Rudy was recognized for his efforts to improve quality, safety, and accountability at the Sunset Park hospital since its merger with NYU Langone Health in 2016. During his tenure, he has successfully implemented a number of organizational changes in the areas of clinical care, education, and operations. Some of those changes include replacing outsourced emergency medicine physicians with full-time faculty; introducing an around-the-clock hospitalist service; launching new nursing quality initiatives; investing in robotic surgical equipment to offer more minimally invasive procedures; and reducing overall hospital wait-times by streamlining processes and improving the patient experience.
These systemic changes resulted in all-time improvements in key quality metrics while continuing the core mission of addressing the needs of the Brooklyn community. Rudy spearheaded efforts to expand the hospital’s capacity to perform complex surgeries, while simultaneously reducing the patient’s time spent in the hospital. Additionally, a critical measurement used by hospitals across the country has shown NYU Langone Hospital–Brooklyn is saving more lives: the mortality observed/expected index, an indicator of survivability from disease or injury, dropped from 1.16 in fall 2017 to below 0.5 in 2019, meaning the higher level of care at the hospital is resulting in many more lives saved.

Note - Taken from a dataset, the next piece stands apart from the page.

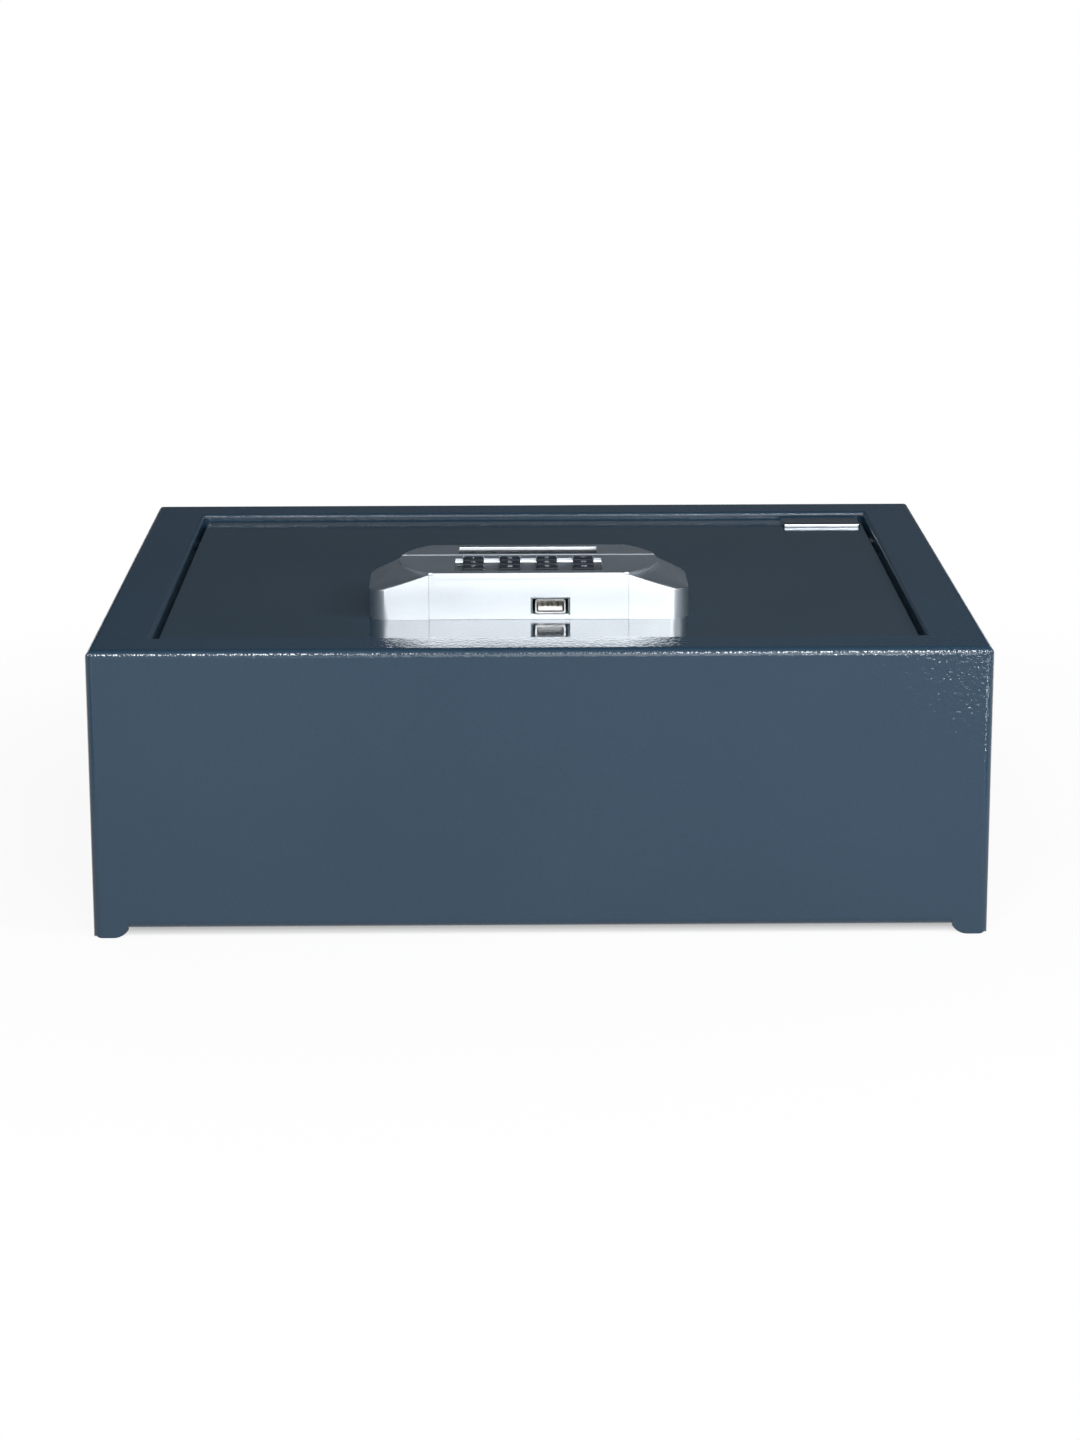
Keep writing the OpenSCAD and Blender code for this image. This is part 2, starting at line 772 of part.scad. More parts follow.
// A key: its cap in the panel's hole and the flange that keeps it under the panel
module key(row, col) {
  top = floor_z + key_up;
  bevel = 0.4;
  hu = key_w / 2;
  hv = key_d / 2;
  color([0.20, 0.23, 0.27]) on_lock() at_key(row, col) {
    intersection() {
      block([-hu, -hv, key_bot], [hu, hv, top]);
      along_x(-hu - cut, hu + cut) polygon([[-hv, key_bot], [hv, key_bot], [hv, top - bevel],
        [hv - bevel, top], [bevel - hv, top], [-hv, top - bevel]]);
      along_y(-hv - cut, hv + cut) polygon([[-hu, key_bot], [hu, key_bot], [hu, top - bevel],
        [hu - bevel, top], [bevel - hu, top], [-hu, top - bevel]]);
    }
    block([-hu - 0.8, -hv - 0.7, key_bot], [hu + 0.8, hv + 0.7, key_bot + key_flange]);
  }
}

// Outline of the port's metal shell, drawn in by d
module port_outline(d) {
  polygon(round_box(-port_w / 2 + d, -port_h / 2 + d, port_w / 2 - d, port_h / 2 - d, 1, 1));
}

// The port's metal shell: a rolled tube, closed at the back, with a flared mouth
module usb_shell() {
  color([0.8, 0.8, 0.82]) on_lock() translate([port_x, port_l + 0.2, port_z])
    rotate([90, 0, 0]) difference() {
      union() {
        linear_extrude(port_l) port_outline(0);
        translate([0, 0, port_l - 0.5]) linear_extrude(0.5) port_outline(-0.45);
      }
      translate([0, 0, port_wall]) linear_extrude(port_l) port_outline(port_wall);
    }
}

module usb_tongue() {
  hw = 5.55;
  z = port_z - 1.15;
  color("white") on_lock() {
    block([port_x - hw, 1.2, z - 0.92], [port_x + hw, port_l - 2, z + 0.92]);
    translate([port_x, port_l + 0.2 - port_wall, port_z]) rotate([90, 0, 0])
      linear_extrude(2.2 - port_wall) port_outline(port_wall + 0.05);
  }
}

module usb_contacts() {
  z = port_z - 1.15 + 0.92;
  color("gold") on_lock() for (u = [-3.5, -1, 1, 3.5])
    block([port_x + u - 0.5, 1.8, z], [port_x + u + 0.5, port_l - 2, z + 0.2]);
}

module usb_board() {
  z1 = port_z - port_h / 2;
  color(green) on_lock() block([port_x - 10, skin + 1.5, z1 - board_t],
    [port_x + 10, skin + 24, z1]);
}

// The channel that guides the bolts, spot-welded under the lid
module bolt_guide() {
  low = bolt_z - bolt_r - 3.5;
  color(steel) difference() {
    union() {
      block([-guide_x, guide_y0, low], [guide_x, guide_y0 + guide_t, lid_bot]);
      block([-guide_x, guide_y1 - guide_t, low], [guide_x, guide_y1, lid_bot]);
      block([-guide_x, guide_y0, lid_bot - guide_t], [guide_x, guide_y1, lid_bot]);
    }
    both_sides() rod_y(guide_y0 - cut, guide_y1 + cut, bolt_span / 2, bolt_z, bolt_r + bolt_play);
    block([-rack_w / 2 - 1.5, guide_y1 - guide_t - cut, low - cut],
      [rack_w / 2 + 1.5, guide_y1 + cut, bolt_z + 5.5]);
  }
}

module bolt_plate() {
  hx = bolt_span / 2 + bolt_r + 3;
  color(steel) difference() {
    block([-hx, bar_y, bolt_z - bolt_r - 1], [hx, bar_y + bar_t, bolt_z + bolt_r + 1]);
    both_sides() rod_y(bar_y - cut, bar_y + bar_t + cut, bolt_span / 2, bolt_z, bolt_r);
  }
}

// Side view of the rack: a bar with straight-sided teeth under it, in mesh with the pinion
module rack_profile() {
  pitch = PI * gear_m;
  root = pitch_z + 1.2 * gear_m;
  tip = pitch_z - rack_addendum;
  half = pitch / 4 - backlash / 2;
  lean = tan(20);
  first = ceil((rack_y0 - pinion_y) / pitch);
  last = floor((rack_y1 - pinion_y) / pitch);
  union() {
    translate([bar_y + bar_t, root]) square([rack_y1 - bar_y - bar_t, bolt_z + 3 - root]);
    for (k = [first:last - 1]) {
      c = pinion_y + (k + 0.5) * pitch;
      wide = half + (root - pitch_z + 0.1) * lean;
      slim = half - rack_addendum * lean;
      polygon([[c - wide, root + 0.1], [c - slim, tip], [c + slim, tip], [c + wide, root + 0.1]]);
    }
  }
}

module bolt_rack() {
  color(steel) along_x(-rack_w / 2, rack_w / 2) rack_profile();
}

// Two round bolts with a turned nose
module live_bolts() {
  nose = 1.2;
  color([0.72, 0.73, 0.75]) both_sides() translate([bolt_span / 2, tip_y, bolt_z])
    rotate([-90, 0, 0]) {
      translate([0, 0, nose]) cylinder(h = bolt_l - nose, r = bolt_r);
      cylinder(h = nose, r1 = bolt_r - nose, r2 = bolt_r);
    }
}

// Involute tooth flank: the point at radius r, turned by a
function flank(base, r, a) = let(
    t = sqrt(max(0, r * r / (base * base) - 1)),
    phi = a - (t * 180 / PI - atan(t)))
  [r * cos(phi), r * sin(phi)];

module pinion_profile() {
  base = pitch_r * cos(20);
  tip = pitch_r + gear_m;
  root = pitch_r - 1.15 * gear_m;
  t_p = tan(20);
  half = 90 / pinion_teeth - backlash / 2 / pitch_r * 180 / PI + t_p * 180 / PI - 20;
  steps = 5;
  union() {
    circle(r = root);
    for (k = [0:pinion_teeth - 1]) rotate([0, 0, 90 + k * 360 / pinion_teeth])
      polygon(concat([[root - 0.6, -root * sin(half)]],
        [for (i = [0:steps]) let(p = flank(base, base + (tip - base) * i / steps, half))
          [p[0], -p[1]]],
        [for (i = [steps:-1:0]) flank(base, base + (tip - base) * i / steps, half)],
        [[root - 0.6, root * sin(half)]]));
  }
}

// The pinion with its shaft, which turns in the gearbox
module drive_pinion() {
  color([0.80, 0.68, 0.35]) translate([0, pinion_y, pinion_z]) {
    along_x(-pinion_w / 2, pinion_w / 2) pinion_profile();
    rod_x(-pinion_w / 2, motor_x + 3, 0, 0, shaft_r);
  }
}

module gearmotor() {
  x1 = motor_x + gearbox_l;
  x2 = x1 + can_l;
  hw = motor_w / 2;
  hh = motor_h / 2;
  color(steel) translate([0, pinion_y, pinion_z]) difference() {
    union() {
      block([motor_x, -hw, -hh], [x1, hw, hh]);
      intersection() {
        rod_x(x1, x2, 0, 0, hw);
        block([x1, -hw, -hh], [x2, hw, hh]);
      }
      block([x2, -hw + 1, -hh + 1], [x2 + 1.5, hw - 1, hh - 1]);
    }
    rod_x(motor_x - cut, motor_x + 3.5, 0, 0, shaft_r + 0.05);
  }
}

// The plate that the gearbox is screwed to, bent over under the lid
module motor_bracket() {
  t = 2;
  color(steel) difference() {
    union() {
      block([motor_x - t, pinion_y - 9, pinion_z - 7], [motor_x, pinion_y + 9, lid_bot]);
      block([motor_x - t, pinion_y - 9, lid_bot - t], [motor_x + 18, pinion_y + 9, lid_bot]);
    }
    rod_x(motor_x - t - cut, motor_x + cut, pinion_y, pinion_z, shaft_r + 1);
  }
}

// The flat cable: down from the board, through the lid and forward to the motor
module ribbon_cable() {
  t = 1;
  y = ribbon_v + lock_y;
  top = lid_top + board_z;
  r = 4;
  z = pinion_z;
  motor_back = pinion_y + motor_w / 2;
  color([0.55, 0.57, 0.6]) along_x(lock_x + ribbon_u - 6, lock_x + ribbon_u + 6)
    polygon(concat([[y + t / 2, top], [y - t / 2, top]],
      arc(y - t / 2 - r, z + t / 2 + r, r, 0, -90, fine), [[motor_back, z + t / 2],
      [motor_back, z - t / 2]],
      arc(y - t / 2 - r, z + t / 2 + r, r + t, -90, 0, fine)));
}

// The box under the lid, with ears for its screws and rails for the battery door
module mechanism_cover() {
  hx = cover_w / 2;
  w = cover_wall;
  z0 = cover_z;
  door_y0 = tray_y - door_d / 2;
  door_y1 = tray_y + door_d / 2;
  door_x0 = tray_x - door_w / 2;
  door_x1 = tray_x + door_w / 2;
  color([0.15, 0.17, 0.19]) difference() {
    union() {
      difference() {
        union() {
          translate([0, 0, z0]) linear_extrude(cover_h)
            polygon(round_box(-hx, cover_y0, hx, cover_y1, 3, 3));
          for (s = [-1, 1], y = [cover_y0 + 14, cover_y1 - 14])
            translate([s * (hx + 6), y, lid_bot - 2]) {
              cylinder(h = 2, r = 6);
              block([min(0, -s * 8), -6, 0], [max(0, -s * 8), 6, 2]);
            }
        }
        translate([0, 0, z0 + w]) linear_extrude(cover_h)
          polygon(round_box(-hx + w, cover_y0 + w, hx - w, cover_y1 - w, 3 - w, 3 - w));
      }
      for (y = [door_y0 - seat - rail, door_y1 + seat])
        block([door_x0, y, z0 - door_t - 2 * seat - rail / 2], [door_x1, y + rail, z0]);
      for (y = [door_y0 - seat - rail, door_y1 + seat - rail])
        block([door_x0, y, z0 - door_t - 2 * seat - rail / 2],
          [door_x1, y + 2 * rail, z0 - door_t - 2 * seat]);
      block([door_x1 + seat, door_y0 - seat - rail, z0 - door_t - 2 * seat - rail / 2],
        [door_x1 + seat + rail, door_y1 + seat + rail, z0]);
    }
    translate([tray_x, tray_y, z0 - cut]) linear_extrude(w + 2 * cut)
      square([tray_in_x - 0.6, tray_in_y - 0.6], center = true);
    both_sides() rod_y(cover_y0 - cut, cover_y0 + w + cut, bolt_span / 2, bolt_z, bolt_r + 0.6);
    block([-guide_x - 0.5, cover_y0 - cut, lid_bot - guide_t - seat],
      [guide_x + 0.5, cover_y0 + w + cut, lid_bot + cut]);
    at_cover_screws() translate([0, 0, lid_bot - 2 - cut]) cylinder(h = 2 + 2 * cut, r = 2.2);
  }
}

module cover_screws() {
  color(steel) at_cover_screws() translate([0, 0, lid_bot - 2 - 2.4]) {
    cylinder(h = 2.4, r = 3.5);
    cylinder(h = 2.4 + 2 + lid_t - 1, r = 2);
  }
}

module battery_tray() {
  color(black) translate([tray_x, tray_y, tray_z]) difference() {
    translate([0, 0, (tray_in_h + 1.6) / 2])
      cube([tray_in_x + 2 * tray_wall, tray_in_y + 2 * tray_wall, tray_in_h + 1.6], center = true);
    translate([0, 0, tray_in_h / 2 - cut / 2])
      cube([tray_in_x, tray_in_y, tray_in_h + cut], center = true);
  }
}

// Round cells side by side, every second one turned end for end
module batteries() {
  z = tray_z + tray_in_h - 0.3 - cell_r;
  color([0.55, 0.25, 0.12]) for (i = [0:cells - 1]) {
    turn = i % 2 == 0 ? 1 : -1;
    translate([tray_x + (i - (cells - 1) / 2) * cell_pitch, tray_y, z]) scale([1, turn, 1]) {
      rod_y(-cell_l / 2 - 1, cell_l / 2 - 1, 0, 0, cell_r);
      rod_y(cell_l / 2 - 1.1, cell_l / 2, 0, 0, 2.75);
    }
  }
}

// A spring plate and a flat plate for each cell, against the tray's ends
module battery_contacts() {
  z = tray_z + tray_in_h - 0.3 - cell_r;
  t = 0.5;
  end = tray_in_y / 2;
  color([0.8, 0.78, 0.7]) for (i = [0:cells - 1]) {
    turn = i % 2 == 0 ? 1 : -1;
    translate([tray_x + (i - (cells - 1) / 2) * cell_pitch, tray_y, z]) scale([1, turn, 1]) {
      block([-4, -end, -4], [4, -end + t, 4]);
      rod_y(-end + t, -cell_l / 2 - 1, 0, 0, 2.5);
      block([-4, cell_l / 2, -4], [4, cell_l / 2 + t, 4]);
      block([-2, cell_l / 2 + t, -2], [2, end, 2]);
    }
  }
}

// The sliding door under the batteries, with grip ribs
module battery_door() {
  z1 = cover_z - seat;
  hx = door_w / 2;
  hy = door_d / 2;
  color(black) translate([tray_x, tray_y, 0]) {
    block([-hx, -hy, z1 - door_t], [hx, hy, z1]);
    for (i = [0:4]) block([-hx + 5 + 3 * i, -12, z1 - door_t - 0.8],
      [-hx + 6.2 + 3 * i, 12, z1 - door_t]);
  }
}

body_shell();
base_plate();
floor_mat();
hinge_bracket_left();
hinge_bracket_right();
hinge_pins();
lid_buffers();
lid_plate();
hinge_lug_left();
hinge_lug_right();
name_plate();
lock_housing();
housing_screws();
front_fascia();
keypad_panel();
display_panel();
display_window();
display_module();
circuit_board();
board_standoffs();
keypad_mat();
status_lamp();
buzzer();
usb_shell();
usb_tongue();
usb_contacts();
usb_board();
bolt_guide();
bolt_plate();
bolt_rack();
live_bolts();
drive_pinion();
gearmotor();
motor_bracket();
ribbon_cable();
mechanism_cover();
cover_screws();
battery_tray();
batteries();
battery_contacts();
battery_door();
for (row = [0:2], col = [0:3])
  key(row, col);
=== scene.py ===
import json
import math

import bpy
from mathutils import Matrix, Vector

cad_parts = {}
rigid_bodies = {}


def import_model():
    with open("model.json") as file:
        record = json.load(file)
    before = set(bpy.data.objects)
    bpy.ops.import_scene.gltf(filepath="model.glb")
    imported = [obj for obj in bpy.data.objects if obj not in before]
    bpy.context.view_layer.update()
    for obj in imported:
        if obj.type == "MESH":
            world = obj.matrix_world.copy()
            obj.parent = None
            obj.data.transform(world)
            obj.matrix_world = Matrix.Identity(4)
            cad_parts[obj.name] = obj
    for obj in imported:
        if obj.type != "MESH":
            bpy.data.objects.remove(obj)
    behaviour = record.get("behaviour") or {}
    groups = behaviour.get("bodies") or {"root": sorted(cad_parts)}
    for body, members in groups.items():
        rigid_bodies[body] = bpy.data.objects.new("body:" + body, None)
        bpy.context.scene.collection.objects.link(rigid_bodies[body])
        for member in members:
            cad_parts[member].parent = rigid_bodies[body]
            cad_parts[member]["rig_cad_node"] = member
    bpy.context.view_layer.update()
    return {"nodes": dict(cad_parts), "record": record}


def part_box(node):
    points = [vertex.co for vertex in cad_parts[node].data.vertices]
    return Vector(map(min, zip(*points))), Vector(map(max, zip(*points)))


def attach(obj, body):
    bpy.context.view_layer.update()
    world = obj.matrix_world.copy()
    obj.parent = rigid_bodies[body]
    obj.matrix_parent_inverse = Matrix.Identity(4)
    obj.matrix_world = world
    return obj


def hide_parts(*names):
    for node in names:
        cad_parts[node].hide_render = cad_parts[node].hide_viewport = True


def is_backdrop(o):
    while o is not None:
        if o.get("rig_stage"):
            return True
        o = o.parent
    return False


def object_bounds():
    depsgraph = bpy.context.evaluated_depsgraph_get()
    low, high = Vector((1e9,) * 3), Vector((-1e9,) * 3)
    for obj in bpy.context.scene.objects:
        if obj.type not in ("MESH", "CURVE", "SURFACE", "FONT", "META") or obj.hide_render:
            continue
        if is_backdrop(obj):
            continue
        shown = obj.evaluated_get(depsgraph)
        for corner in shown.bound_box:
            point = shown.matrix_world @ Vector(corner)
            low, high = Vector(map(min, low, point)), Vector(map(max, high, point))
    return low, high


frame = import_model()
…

Remarkably, all of this was done while maintaining financial sustainability thanks to the introduction of lean management protocols and process improvements. In Sunset Park—the highest Medicaid-concentrated community in the United States—the hospital has even been able to increase its charity care to $149 million in 2019.
“What we have accomplished at NYU Langone Hospital–Brooklyn could not have been possible without Dr. Rudy and his dedicated team that is laser-focused on making this healthcare facility second to none,” says Robert I. Grossman, MD, president and CEO of NYU Langone Health. “With the support of our entire network, including our ambulatory practices, Dr. Rudy has been able to build the borough’s leading hospital for quality and safety. We congratulate him on this prestigious recognition of his work.”
A board-certified pediatrician, Rudy began his medical career treating children and adolescents with HIV and AIDS in Philadelphia. He later became a national leader in HIV care and research for adolescents, serving on several National Institutes of Health-funded research networks including the White House Advisory Committee on Adolescents for the Office of National AIDS Policy. Prior to joining NYU Langone Hospital–Brooklyn, he served as vice chair in NYU Langone’s Department of Pediatrics where he continued his work in HIV care and research while overseeing a number of successful quality improvement efforts at the hospital’s main campus in Manhattan.
In accepting the award, Rudy made clear that the work to improve healthcare in Brooklyn is far from over.
“We will continue to make safety and quality the top priority as NYU Langone-Brooklyn continues to expand to provide more complex surgical and medical procedures to the community,” he says. “The future is very bright for healthcare in Brooklyn.”